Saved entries
—————

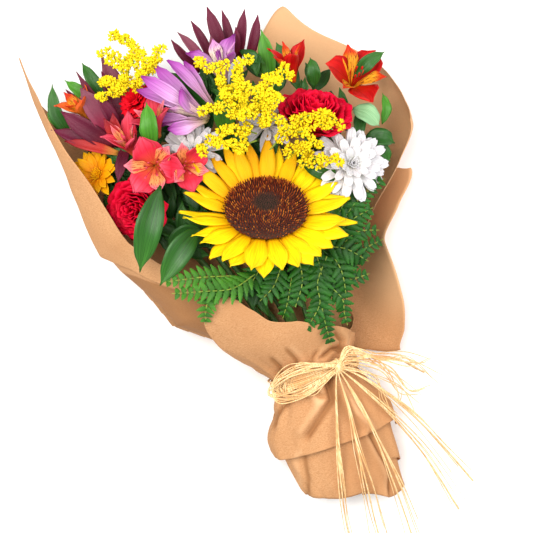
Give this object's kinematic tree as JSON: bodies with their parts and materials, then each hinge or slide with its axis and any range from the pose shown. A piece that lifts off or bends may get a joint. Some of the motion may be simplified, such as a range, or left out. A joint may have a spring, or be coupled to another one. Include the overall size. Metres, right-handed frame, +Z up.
{
  "type": "mixed flower bouquet",
  "caption": "Hand-tied bunch of mixed cut flowers and greenery in a brown kraft paper wrap, tied at the stems with raffia and lying on its back.",
  "frame": {"origin": "centre of the bouquet's footprint on the surface it lies on, without the loose raffia ends", "axes": "+Y along the bouquet from the cut stems to the flowers, +Z up out of the face of the bouquet, +X to the right as seen from above with the flowers away"},
  "size_m": [0.321, 0.5725, 0.1804],
  "materials": {
    "kraft_paper": "matte",
    "raffia": "matte",
    "green_stem": "satin",
    "green_leaf": "satin",
    "fern_frond": "satin",
    "sunflower_disc": "matte",
    "sunflower_petals": "matte",
    "goldenrod": "matte",
    "rose_petals": "matte",
    "carnation_petals": "matte",
    "white_petals": "matte",
    "pink_alstroemeria": "satin",
    "red_alstroemeria": "satin",
    "lilac_alstroemeria": "satin",
    "leucadendron": "satin"
  },
  "bodies": {
    "root": {"carnation": "carnation_petals", "carnation_stem": "green_stem", "chrysanthemum_centre": "white_petals", "chrysanthemum_left": "white_petals", "chrysanthemum_left_stem": "green_stem", "chrysanthemum_right": "white_petals", "chrysanthemum_right_stem": "green_stem", "fern_front": "fern_frond", "fern_left": "fern_frond", "fern_right": "fern_frond", "fern_right_low": "fern_frond", "front_paper_wrap": "kraft_paper", "goldenrod_centre": "goldenrod", "goldenrod_left": "goldenrod", "goldenrod_right": "goldenrod", "inner_paper_sheet": "kraft_paper", "leaf_front_centre": "green_leaf", "leaf_front_left": "green_leaf", "leaf_left": "green_leaf", "leaf_right_lower": "green_leaf", "leaf_right_upper": "green_leaf", "leaf_top": "green_leaf", "leucadendron_left": "leucadendron", "leucadendron_left_stem": "green_stem", "leucadendron_top": "leucadendron", "leucadendron_top_stem": "green_stem", "lilac_alstroemeria_stem": "green_stem", "lilac_trumpet_left": "lilac_alstroemeria", "lilac_trumpet_right": "lilac_alstroemeria", "middle_paper_sheet": "kraft_paper", "orange_alstroemeria_stem": "green_stem", "orange_floret": "red_alstroemeria", "outer_paper_sheet": "kraft_paper", "pink_alstroemeria_stem": "green_stem", "pink_floret_open_left": "pink_alstroemeria", "pink_floret_open_right": "pink_alstroemeria", "pink_trumpet_left": "pink_alstroemeria", "pink_trumpet_right": "pink_alstroemeria", "raffia_band": "raffia", "raffia_bow": "raffia", "raffia_knot": "raffia", "raffia_short_end": "raffia", "raffia_tail_1": "raffia", "raffia_tail_2": "raffia", "raffia_tail_3": "raffia", "raffia_tail_4": "raffia", "raffia_tail_5": "raffia", "red_alstroemeria_stem": "green_stem", "red_floret_closed": "red_alstroemeria", "red_floret_open": "red_alstroemeria", "rose_left": "rose_petals", "rose_left_stem": "green_stem", "rose_right": "rose_petals", "rose_right_stem": "green_stem", "sunflower_disc": "sunflower_disc", "sunflower_petals": "sunflower_petals", "sunflower_stem": "green_stem", "yellow_flower": "sunflower_petals", "yellow_flower_stem": "green_stem"}
  },
  "joints": []
}
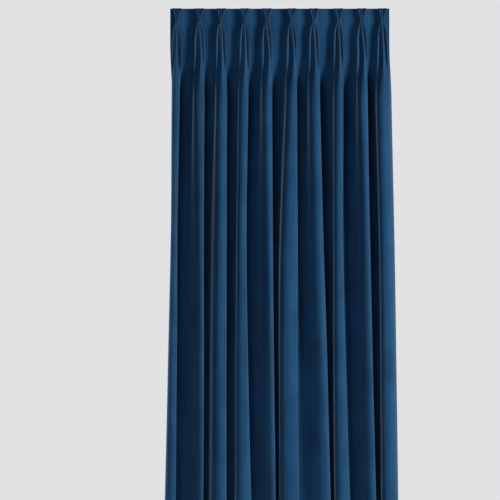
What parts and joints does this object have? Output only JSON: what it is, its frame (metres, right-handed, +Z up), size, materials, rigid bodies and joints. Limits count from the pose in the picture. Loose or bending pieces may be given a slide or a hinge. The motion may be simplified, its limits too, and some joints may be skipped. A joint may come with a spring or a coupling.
{
  "type": "pinch-pleated velvet drape panel",
  "caption": "Floor-length velvet curtain panel with triple pinch pleats that open into deep, soft folds.",
  "frame": {"origin": "on the top edge of the heading, 3 mm left of its middle, in the plane of the flat cloth between the pleats", "axes": "+X along the heading to the right of someone who faces the velvet, -Y out of the face of the velvet into the room, +Z up; the drape hangs down from z = 0"},
  "size_m": [1.0414, 0.1088, 2.4402],
  "materials": {
    "navy_velvet": "deep teal-navy cut-pile velvet, matt in the hollows, with a pale sheen where the pile turns away"
  },
  "bodies": {
    "root": {"velvet_drape": "navy_velvet"}
  },
  "joints": []
}
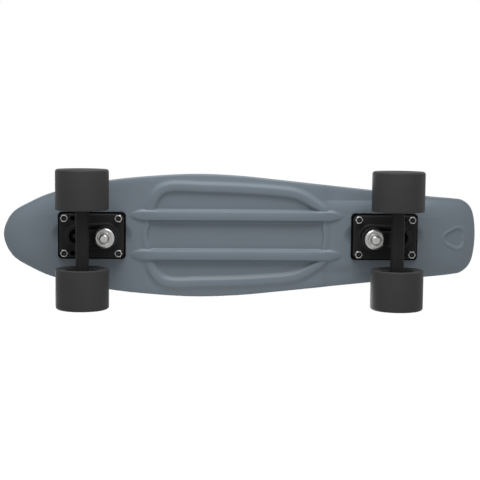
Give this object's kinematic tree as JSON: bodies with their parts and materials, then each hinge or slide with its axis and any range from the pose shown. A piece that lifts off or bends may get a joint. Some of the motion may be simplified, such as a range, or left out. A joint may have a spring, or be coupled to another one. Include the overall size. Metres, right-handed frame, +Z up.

—————

▶ **Stated goal**: Reproduce each entry above exactly, keeping every word.

▶ **Solution to the problem**:
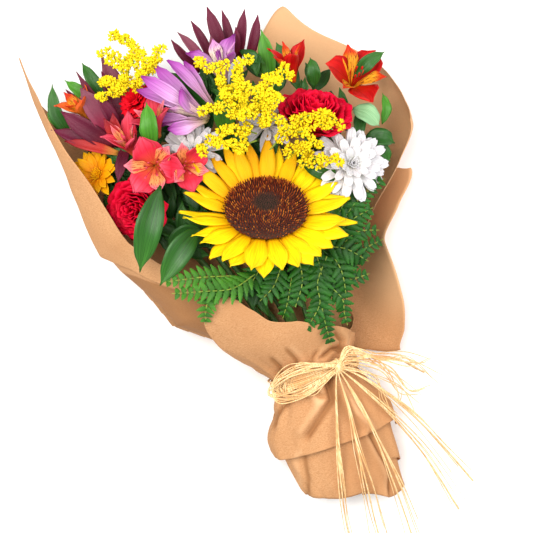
Give this object's kinematic tree as JSON: bodies with their parts and materials, then each hinge or slide with its axis and any range from the pose shown. A piece that lifts off or bends may get a joint. Some of the motion may be simplified, such as a range, or left out. A joint may have a spring, or be coupled to another one. Include the overall size. Metres, right-handed frame, +Z up.
{
  "type": "mixed flower bouquet",
  "caption": "Hand-tied bunch of mixed cut flowers and greenery in a brown kraft paper wrap, tied at the stems with raffia and lying on its back.",
  "frame": {"origin": "centre of the bouquet's footprint on the surface it lies on, without the loose raffia ends", "axes": "+Y along the bouquet from the cut stems to the flowers, +Z up out of the face of the bouquet, +X to the right as seen from above with the flowers away"},
  "size_m": [0.321, 0.5725, 0.1804],
  "materials": {
    "kraft_paper": "matte",
    "raffia": "matte",
    "green_stem": "satin",
    "green_leaf": "satin",
    "fern_frond": "satin",
    "sunflower_disc": "matte",
    "sunflower_petals": "matte",
    "goldenrod": "matte",
    "rose_petals": "matte",
    "carnation_petals": "matte",
    "white_petals": "matte",
    "pink_alstroemeria": "satin",
    "red_alstroemeria": "satin",
    "lilac_alstroemeria": "satin",
    "leucadendron": "satin"
  },
  "bodies": {
    "root": {"carnation": "carnation_petals", "carnation_stem": "green_stem", "chrysanthemum_centre": "white_petals", "chrysanthemum_left": "white_petals", "chrysanthemum_left_stem": "green_stem", "chrysanthemum_right": "white_petals", "chrysanthemum_right_stem": "green_stem", "fern_front": "fern_frond", "fern_left": "fern_frond", "fern_right": "fern_frond", "fern_right_low": "fern_frond", "front_paper_wrap": "kraft_paper", "goldenrod_centre": "goldenrod", "goldenrod_left": "goldenrod", "goldenrod_right": "goldenrod", "inner_paper_sheet": "kraft_paper", "leaf_front_centre": "green_leaf", "leaf_front_left": "green_leaf", "leaf_left": "green_leaf", "leaf_right_lower": "green_leaf", "leaf_right_upper": "green_leaf", "leaf_top": "green_leaf", "leucadendron_left": "leucadendron", "leucadendron_left_stem": "green_stem", "leucadendron_top": "leucadendron", "leucadendron_top_stem": "green_stem", "lilac_alstroemeria_stem": "green_stem", "lilac_trumpet_left": "lilac_alstroemeria", "lilac_trumpet_right": "lilac_alstroemeria", "middle_paper_sheet": "kraft_paper", "orange_alstroemeria_stem": "green_stem", "orange_floret": "red_alstroemeria", "outer_paper_sheet": "kraft_paper", "pink_alstroemeria_stem": "green_stem", "pink_floret_open_left": "pink_alstroemeria", "pink_floret_open_right": "pink_alstroemeria", "pink_trumpet_left": "pink_alstroemeria", "pink_trumpet_right": "pink_alstroemeria", "raffia_band": "raffia", "raffia_bow": "raffia", "raffia_knot": "raffia", "raffia_short_end": "raffia", "raffia_tail_1": "raffia", "raffia_tail_2": "raffia", "raffia_tail_3": "raffia", "raffia_tail_4": "raffia", "raffia_tail_5": "raffia", "red_alstroemeria_stem": "green_stem", "red_floret_closed": "red_alstroemeria", "red_floret_open": "red_alstroemeria", "rose_left": "rose_petals", "rose_left_stem": "green_stem", "rose_right": "rose_petals", "rose_right_stem": "green_stem", "sunflower_disc": "sunflower_disc", "sunflower_petals": "sunflower_petals", "sunflower_stem": "green_stem", "yellow_flower": "sunflower_petals", "yellow_flower_stem": "green_stem"}
  },
  "joints": []
}
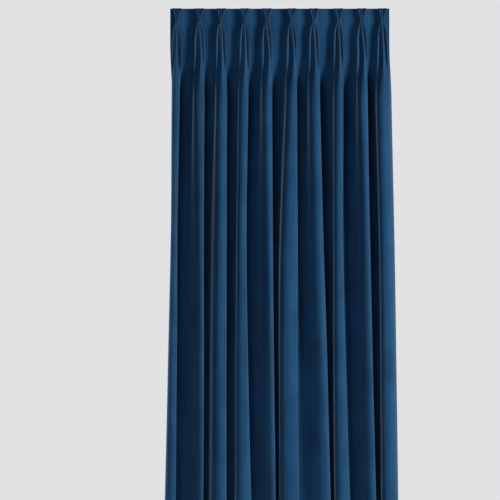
What parts and joints does this object have? Output only JSON: what it is, its frame (metres, right-handed, +Z up), size, materials, rigid bodies and joints. Limits count from the pose in the picture. Loose or bending pieces may be given a slide or a hinge. The motion may be simplified, its limits too, and some joints may be skipped. A joint may come with a spring or a coupling.
{
  "type": "pinch-pleated velvet drape panel",
  "caption": "Floor-length velvet curtain panel with triple pinch pleats that open into deep, soft folds.",
  "frame": {"origin": "on the top edge of the heading, 3 mm left of its middle, in the plane of the flat cloth between the pleats", "axes": "+X along the heading to the right of someone who faces the velvet, -Y out of the face of the velvet into the room, +Z up; the drape hangs down from z = 0"},
  "size_m": [1.0414, 0.1088, 2.4402],
  "materials": {
    "navy_velvet": "deep teal-navy cut-pile velvet, matt in the hollows, with a pale sheen where the pile turns away"
  },
  "bodies": {
    "root": {"velvet_drape": "navy_velvet"}
  },
  "joints": []
}
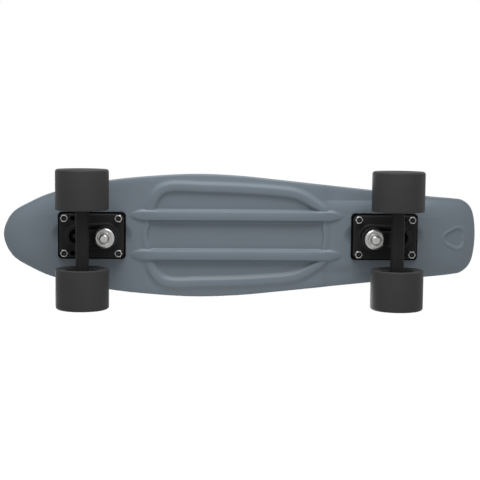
Give this object's kinematic tree as JSON: bodies with their parts and materials, then each hinge or slide with its axis and any range from the pose shown. A piece that lifts off or bends may get a joint. Some of the motion may be simplified, such as a range, or left out. A joint may have a spring, or be coupled to another one. Include the overall size. Metres, right-handed frame, +Z up.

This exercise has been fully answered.